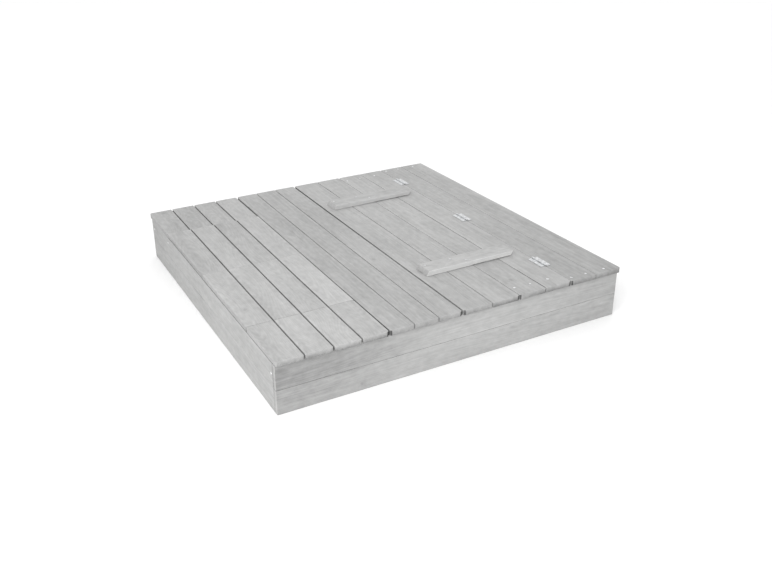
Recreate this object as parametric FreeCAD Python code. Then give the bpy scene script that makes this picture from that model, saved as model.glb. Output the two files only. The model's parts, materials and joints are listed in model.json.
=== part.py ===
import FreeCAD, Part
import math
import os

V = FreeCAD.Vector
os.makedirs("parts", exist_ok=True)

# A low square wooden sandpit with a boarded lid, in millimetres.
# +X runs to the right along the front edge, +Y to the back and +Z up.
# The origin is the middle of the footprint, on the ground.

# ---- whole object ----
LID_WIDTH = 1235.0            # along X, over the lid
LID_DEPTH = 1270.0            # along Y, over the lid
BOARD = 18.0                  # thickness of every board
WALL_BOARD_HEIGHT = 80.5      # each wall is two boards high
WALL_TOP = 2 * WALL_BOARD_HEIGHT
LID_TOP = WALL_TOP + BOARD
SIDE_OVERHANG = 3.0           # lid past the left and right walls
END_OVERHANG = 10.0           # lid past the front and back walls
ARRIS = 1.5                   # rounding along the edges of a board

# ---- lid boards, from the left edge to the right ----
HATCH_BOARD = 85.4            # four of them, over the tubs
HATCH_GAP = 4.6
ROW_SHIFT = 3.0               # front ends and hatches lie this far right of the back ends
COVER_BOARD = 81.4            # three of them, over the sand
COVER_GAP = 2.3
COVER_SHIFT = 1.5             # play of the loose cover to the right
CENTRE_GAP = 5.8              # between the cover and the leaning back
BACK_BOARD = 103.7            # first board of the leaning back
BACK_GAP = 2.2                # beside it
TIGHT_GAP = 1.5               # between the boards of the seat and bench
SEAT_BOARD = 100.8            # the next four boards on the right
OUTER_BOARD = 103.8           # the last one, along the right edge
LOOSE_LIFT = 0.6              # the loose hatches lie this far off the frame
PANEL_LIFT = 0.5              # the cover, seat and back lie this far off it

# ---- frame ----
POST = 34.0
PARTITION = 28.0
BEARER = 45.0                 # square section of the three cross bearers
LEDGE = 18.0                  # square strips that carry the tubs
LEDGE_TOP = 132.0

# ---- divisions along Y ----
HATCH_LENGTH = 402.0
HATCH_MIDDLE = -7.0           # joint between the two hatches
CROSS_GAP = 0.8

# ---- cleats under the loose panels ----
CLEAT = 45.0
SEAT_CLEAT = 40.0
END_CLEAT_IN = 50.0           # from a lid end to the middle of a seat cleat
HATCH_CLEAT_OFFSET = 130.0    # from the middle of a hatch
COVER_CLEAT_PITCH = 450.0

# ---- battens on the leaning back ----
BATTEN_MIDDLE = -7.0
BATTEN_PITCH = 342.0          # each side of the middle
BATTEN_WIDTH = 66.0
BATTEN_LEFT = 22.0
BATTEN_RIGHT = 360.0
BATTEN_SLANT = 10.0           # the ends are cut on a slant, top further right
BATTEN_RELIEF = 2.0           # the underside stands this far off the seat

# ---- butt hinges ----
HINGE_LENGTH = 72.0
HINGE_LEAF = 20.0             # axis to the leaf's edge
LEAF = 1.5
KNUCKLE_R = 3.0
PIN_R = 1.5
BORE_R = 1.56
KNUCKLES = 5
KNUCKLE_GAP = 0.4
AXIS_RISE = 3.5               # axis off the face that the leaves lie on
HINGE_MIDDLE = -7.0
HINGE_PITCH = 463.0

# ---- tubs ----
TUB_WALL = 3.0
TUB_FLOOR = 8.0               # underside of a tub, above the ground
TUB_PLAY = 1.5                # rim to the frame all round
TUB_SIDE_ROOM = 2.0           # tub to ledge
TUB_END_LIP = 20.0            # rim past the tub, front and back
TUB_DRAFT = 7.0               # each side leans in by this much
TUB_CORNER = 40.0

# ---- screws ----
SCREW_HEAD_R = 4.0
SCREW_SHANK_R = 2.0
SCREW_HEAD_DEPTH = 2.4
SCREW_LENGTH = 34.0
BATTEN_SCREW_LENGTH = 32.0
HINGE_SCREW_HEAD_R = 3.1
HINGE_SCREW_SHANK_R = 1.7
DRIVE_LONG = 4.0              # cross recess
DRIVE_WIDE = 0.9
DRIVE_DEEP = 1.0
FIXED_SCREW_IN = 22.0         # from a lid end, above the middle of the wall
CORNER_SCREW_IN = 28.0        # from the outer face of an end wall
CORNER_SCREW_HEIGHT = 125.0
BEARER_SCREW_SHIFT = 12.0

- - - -

→ YOUR TASK
Print, please, the lines above from the very first through the one that holds "ARRIS = 1.5", both included, word for word and with nothing else.

→ FINAL ANSWER
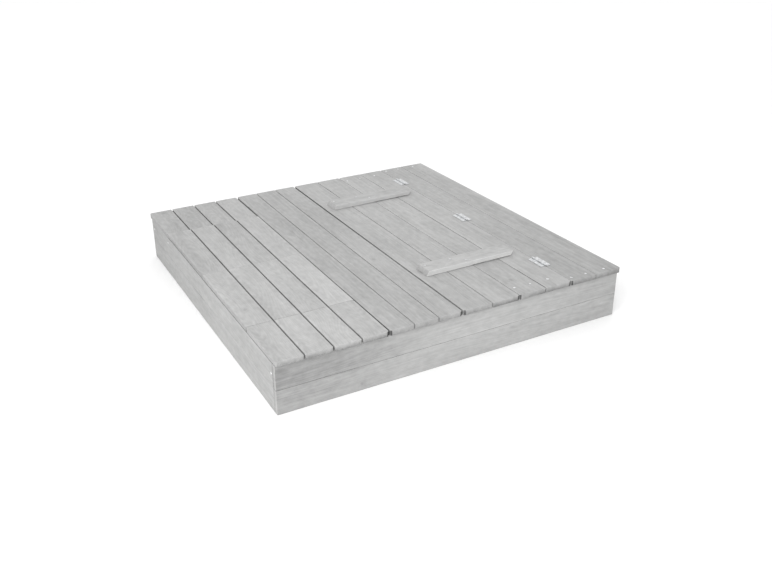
Recreate this object as parametric FreeCAD Python code. Then give the bpy scene script that makes this picture from that model, saved as model.glb. Output the two files only. The model's parts, materials and joints are listed in model.json.
=== part.py ===
import FreeCAD, Part
import math
import os

V = FreeCAD.Vector
os.makedirs("parts", exist_ok=True)

# A low square wooden sandpit with a boarded lid, in millimetres.
# +X runs to the right along the front edge, +Y to the back and +Z up.
# The origin is the middle of the footprint, on the ground.

# ---- whole object ----
LID_WIDTH = 1235.0            # along X, over the lid
LID_DEPTH = 1270.0            # along Y, over the lid
BOARD = 18.0                  # thickness of every board
WALL_BOARD_HEIGHT = 80.5      # each wall is two boards high
WALL_TOP = 2 * WALL_BOARD_HEIGHT
LID_TOP = WALL_TOP + BOARD
SIDE_OVERHANG = 3.0           # lid past the left and right walls
END_OVERHANG = 10.0           # lid past the front and back walls
ARRIS = 1.5                   # rounding along the edges of a board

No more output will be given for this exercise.